• Task directions
What is needed is the run of lines from the one containing "low = boundary_ring(verts[3, stem.areoles[0]" through the one containing "if obj.type not", echoed exactly, with both ends kept and nothing added.

• Data segment
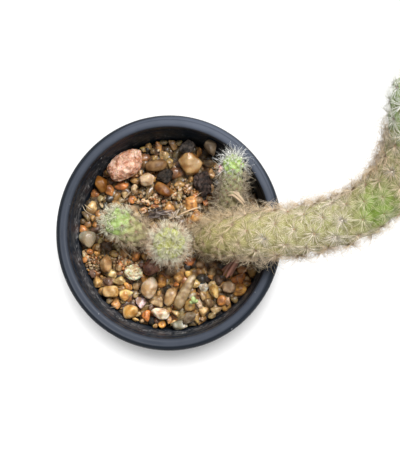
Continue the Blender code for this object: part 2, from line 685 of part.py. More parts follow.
def star(bm, stem, i, ring, needles, rng):
    """One areole: a tubercle whose top carries a star of needles.

    ring holds the six valley vertices round it. The star's own ring has a notch
    between each two needles and a point under each, and each needle is the four
    narrow faces that run from the star's middle, two notches and the point below
    to its tip.
    """
    shrink = stem.shrink(i)
    top, normal, across, uphill = stem.areole(i)
    rays = RAYS if shrink > 0.6 else 3
    crowding = stem.crowding(i)
    size = (0.45 + 0.55 * shrink) * crowding
    start = rng.uniform(0, math.tau)

    def flat(turn):
        return math.cos(turn) * across + math.sin(turn) * uphill

    def raised(turn, tilt):
        return math.cos(tilt) * flat(turn) + math.sin(tilt) * normal

    turns, tips = [], []
    for k in range(rays):
        turn = start + math.tau * k / rays + rng.uniform(-0.2, 0.2)
        tilt = RAY_TILT + DOME_TILT * (1 - shrink) + rng.uniform(-0.12, 0.16)
        length = stem.spine * (0.62 + 0.38 * shrink) * crowding * rng.uniform(0.88, 1.05)
        tries = [turn + nudge for nudge in (0, 0.22, -0.22, 0.4, -0.4)]
        chosen, tip = needles.fit(top, [raised(each, tilt) for each in tries], length)
        turns.append(tries[chosen])
        tips.append(tip)
    needles.remember(top, tips)

    middle = bm.verts.new(top + normal * STAR_HEIGHT * size)
    inner, notches = [], []
    for k, turn in enumerate(turns):
        after = turns[(k + 1) % rays] + (math.tau if k == rays - 1 else 0)
        half = (turn + after) / 2
        under = bm.verts.new(top + flat(turn) * STAR_CORE * 1.35 * size - normal * NEEDLE_DEPTH * size)
        notch = bm.verts.new(top + flat(half) * STAR_CORE * size - normal * NOTCH_DEPTH)
        inner += [(turn, under), (half, notch)]
        notches.append(notch)
    for k in range(rays):
        tip, under = bm.verts.new(tips[k]), inner[2 * k][1]
        before, after = notches[k - 1], notches[k]
        for face in ((middle, tip, after), (middle, before, tip), (after, tip, under), (under, tip, before)):
            bm.faces.new(face)

    def angle(vert):
        out = np.array(vert.co) - top
        return math.atan2(out @ uphill, out @ across)

    stitch(bm, [(angle(vert), vert) for vert in ring], inner)


def boundary_ring(start):
    """The open edge's vertices, walked from the start."""
    ring, current, previous = [start], start, None
    while True:
        step = next(edge.other_vert(current) for edge in current.link_edges
                    if edge.is_boundary and edge.other_vert(current) is not previous)
        if step is start:
            return ring
        ring.append(step)
        previous, current = current, step


def close_root(bm, stem, low):
    """A smooth round root from the lowest valleys, given with their angles, down to its flat end."""
    sides = 12
    centre = stem.points[0]
    rings = []
    for height in (ROOT_BOTTOM, STEM_START):
        turns = [math.tau * i / sides for i in range(sides)]
        rings.append([(turn, bm.verts.new((centre[0] + stem.root_radius * math.cos(turn),
                                           centre[1] + stem.root_radius * math.sin(turn), height)))
                      for turn in turns])
    lower, upper = rings
    stitch(bm, upper, low)
    for i in range(sides):
        j = (i + 1) % sides
        bm.faces.new((lower[i][1], lower[j][1], upper[j][1], upper[i][1]))
    bm.faces.new([vert for turn, vert in lower][::-1])


def build_stem(stem, own_tree, other_trees, material):
    """One stem: a net of valleys round its areoles in the (3, 5, 8) spiral, a smooth root
    below, and the spiral drawn together at the top of the dome."""
    rng = random.Random(stem.name + " needles")
    needles = Needles(own_tree, other_trees)
    bm = bmesh.new()
    verts, turns = {}, {}
    for i in stem.areoles:
        for valley in stem.ring(i):
            if valley not in verts:
                verts[valley] = bm.verts.new(stem.valley_point(valley))
                turns[verts[valley]] = stem.valley_turn(valley)
        star(bm, stem, i, [verts[valley] for valley in stem.ring(i)], needles, rng)

    low = boundary_ring(verts[3, stem.areoles[0] - 8])
    high = boundary_ring(verts[3, stem.areoles[-1]])
    close_root(bm, stem, [(turns[vert], vert) for vert in low])
    apex = bm.verts.new(stem.surface(0, stem.dome_start + 8)[0])
    ring = [vert for turn, vert in rising([(turns[vert], vert) for vert in high])]
    for a, b in zip(ring, ring[1:] + ring[:1]):
        bm.faces.new((a, b, apex))
    return make_object(stem.name, bm, material)


def build():
    clear_scene()
    pot = build_pot()
    mix = build_mix()
    bed = build_bed()
    cutter = root_cutters()
    for filling in (mix, bed):
        cut(filling, cutter)
        apply_modifiers(filling)
    trees = [tree_of(pot), tree_of(bed)]
    for stone in STONES:
        trees.append(tree_of(build_stone(*stone, trees)))
    trees.append(tree_of(build_husk(trees)))
    trees.append(tree_of(build_straw(trees)))
    green = make_material("cactus", (0.33, 0.36, 0.20), 0.7)
    stems = [Stem(*row) for row in STEMS]
    bare = {stem.name: stem.bare_tree() for stem in stems}
    for stem in stems:
        others = [tree for name, tree in bare.items() if name != stem.name]
        built = build_stem(stem, bare[stem.name], trees + others, green)
        trees.append(tree_of(built))


build()
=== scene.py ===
import bmesh
import bpy
import numpy as np
from mathutils import Matrix, Vector


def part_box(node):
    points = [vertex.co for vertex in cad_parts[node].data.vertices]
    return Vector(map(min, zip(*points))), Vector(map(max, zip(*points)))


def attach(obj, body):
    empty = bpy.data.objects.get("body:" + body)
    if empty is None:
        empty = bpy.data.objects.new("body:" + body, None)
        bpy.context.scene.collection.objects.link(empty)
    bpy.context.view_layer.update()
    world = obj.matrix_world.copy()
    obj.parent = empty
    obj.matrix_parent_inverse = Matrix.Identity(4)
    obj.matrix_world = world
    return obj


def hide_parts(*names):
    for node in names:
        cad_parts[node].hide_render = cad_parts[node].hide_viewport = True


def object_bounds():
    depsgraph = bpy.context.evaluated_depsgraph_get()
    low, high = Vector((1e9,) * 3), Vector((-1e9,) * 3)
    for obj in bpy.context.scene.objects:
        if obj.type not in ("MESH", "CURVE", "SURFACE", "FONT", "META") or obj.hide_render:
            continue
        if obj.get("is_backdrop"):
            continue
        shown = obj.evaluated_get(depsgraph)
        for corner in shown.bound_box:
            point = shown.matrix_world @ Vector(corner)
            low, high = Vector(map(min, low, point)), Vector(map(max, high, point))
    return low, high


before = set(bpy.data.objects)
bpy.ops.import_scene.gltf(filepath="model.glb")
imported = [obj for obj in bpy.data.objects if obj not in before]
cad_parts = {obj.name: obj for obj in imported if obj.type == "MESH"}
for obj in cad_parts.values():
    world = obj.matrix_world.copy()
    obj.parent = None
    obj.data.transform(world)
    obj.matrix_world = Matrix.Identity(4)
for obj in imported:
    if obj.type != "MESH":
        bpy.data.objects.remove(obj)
cad_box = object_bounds()
MM = 0.001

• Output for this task
    low = boundary_ring(verts[3, stem.areoles[0] - 8])
    high = boundary_ring(verts[3, stem.areoles[-1]])
    close_root(bm, stem, [(turns[vert], vert) for vert in low])
    apex = bm.verts.new(stem.surface(0, stem.dome_start + 8)[0])
    ring = [vert for turn, vert in rising([(turns[vert], vert) for vert in high])]
    for a, b in zip(ring, ring[1:] + ring[:1]):
        bm.faces.new((a, b, apex))
    return make_object(stem.name, bm, material)


def build():
    clear_scene()
    pot = build_pot()
    mix = build_mix()
    bed = build_bed()
    cutter = root_cutters()
    for filling in (mix, bed):
        cut(filling, cutter)
        apply_modifiers(filling)
    trees = [tree_of(pot), tree_of(bed)]
    for stone in STONES:
        trees.append(tree_of(build_stone(*stone, trees)))
    trees.append(tree_of(build_husk(trees)))
    trees.append(tree_of(build_straw(trees)))
    green = make_material("cactus", (0.33, 0.36, 0.20), 0.7)
    stems = [Stem(*row) for row in STEMS]
    bare = {stem.name: stem.bare_tree() for stem in stems}
    for stem in stems:
        others = [tree for name, tree in bare.items() if name != stem.name]
        built = build_stem(stem, bare[stem.name], trees + others, green)
        trees.append(tree_of(built))


build()
=== scene.py ===
import bmesh
import bpy
import numpy as np
from mathutils import Matrix, Vector


def part_box(node):
    points = [vertex.co for vertex in cad_parts[node].data.vertices]
    return Vector(map(min, zip(*points))), Vector(map(max, zip(*points)))


def attach(obj, body):
    empty = bpy.data.objects.get("body:" + body)
    if empty is None:
        empty = bpy.data.objects.new("body:" + body, None)
        bpy.context.scene.collection.objects.link(empty)
    bpy.context.view_layer.update()
    world = obj.matrix_world.copy()
    obj.parent = empty
    obj.matrix_parent_inverse = Matrix.Identity(4)
    obj.matrix_world = world
    return obj


def hide_parts(*names):
    for node in names:
        cad_parts[node].hide_render = cad_parts[node].hide_viewport = True


def object_bounds():
    depsgraph = bpy.context.evaluated_depsgraph_get()
    low, high = Vector((1e9,) * 3), Vector((-1e9,) * 3)
    for obj in bpy.context.scene.objects:
        if obj.type not in ("MESH", "CURVE", "SURFACE", "FONT", "META") or obj.hide_render:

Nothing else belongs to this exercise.